Jeff: I love this post. Two thoughts came to mind, though:

A) Isn't it possible that by the government buying the distressed assets off the banks' books, that the Treasury and the Fed are, in effect, trying to "make a market" for the distressed assets? I don't think either Paulson or Bernanke wants the government to keep distressed securities on its books, so I keep wondering who the likely buyers will be for them (hello private equity)?

B) I agree that the ban on short-selling is very unfair, especially on non-financial companies being shorted which had nothing to do with the subprime mortgage mess, but my question then is, what is the alternative to dis-allowing market participants to "vote with their feet" on a sector of the market that constitutes a large segment of US stock indexes?

Just wondering, and I could be wrong in my opinions.

Willprospector said...

CORPORATE COMMUNISM
"What is happening with Wall Street being bailed out by the BUSH REPUBLICAN Administration is "CORPORATE COMMUNISM". This is a term I made up to describe the DICTATORSHIP of BIG MONEY in the U.S.A. This is a REVERSION TO FEUDALISM.

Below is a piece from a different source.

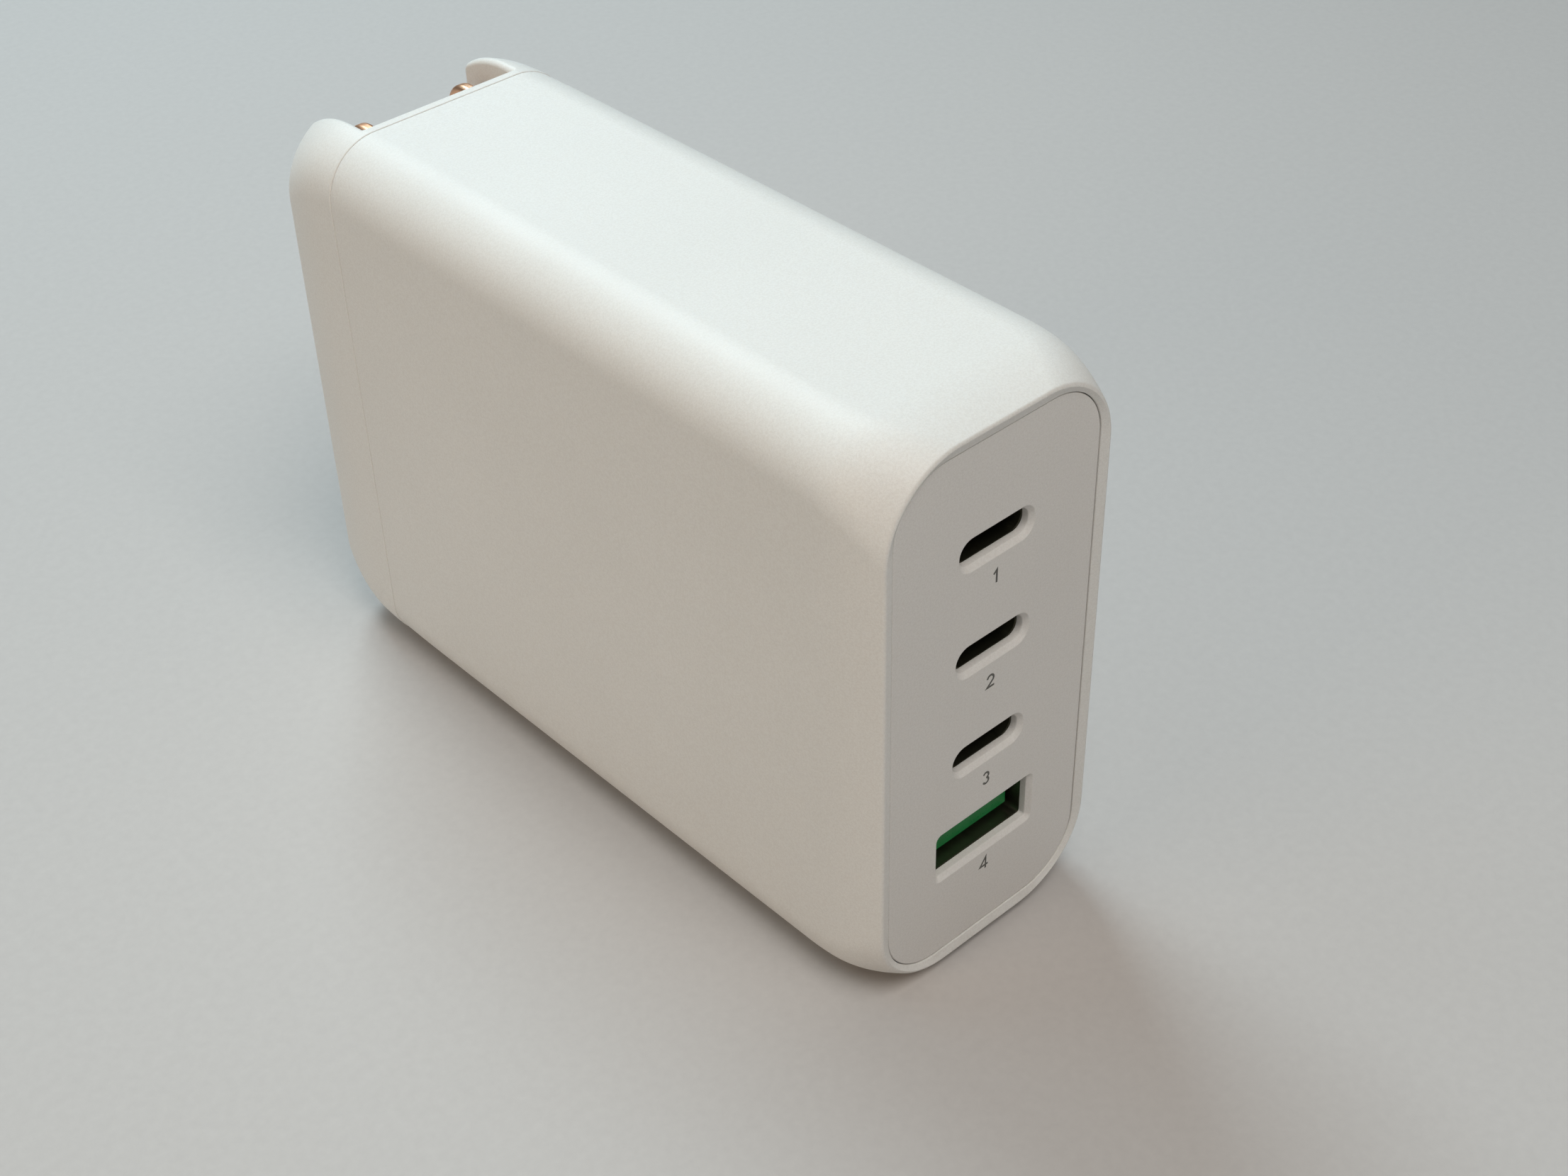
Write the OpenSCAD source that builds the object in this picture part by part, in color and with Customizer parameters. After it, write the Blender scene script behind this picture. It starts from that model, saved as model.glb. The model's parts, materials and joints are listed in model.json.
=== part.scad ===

These Wall Street executives need to be put in prison. They cannot be rewarded for behaving irresponsibly. They have done to us what Islamic terrorists could not do. The Republican Administration let them do this. If you have any question about this all you have to do is read "Worse Than Watergate" by none other than former Richard Nixon Counsel John Dean! They have done to us what Islamic terrorists could not do. The American people now have to PAY for THESE CORPORATE SCUMBAG-COMMUNISTS. This is PROOF that there is NO SUCH THING AS A FUNCTIONING FREE-MARKET ECONOMY.It is also PROOF that there is not too much government like republicans claim because if they were correct and followed their own advice they would not have NATIONALIZED AIG,Fannie Mae and Freddie Mac. Also had there been enough or sufficient regulation then this would not have been allowed to occur."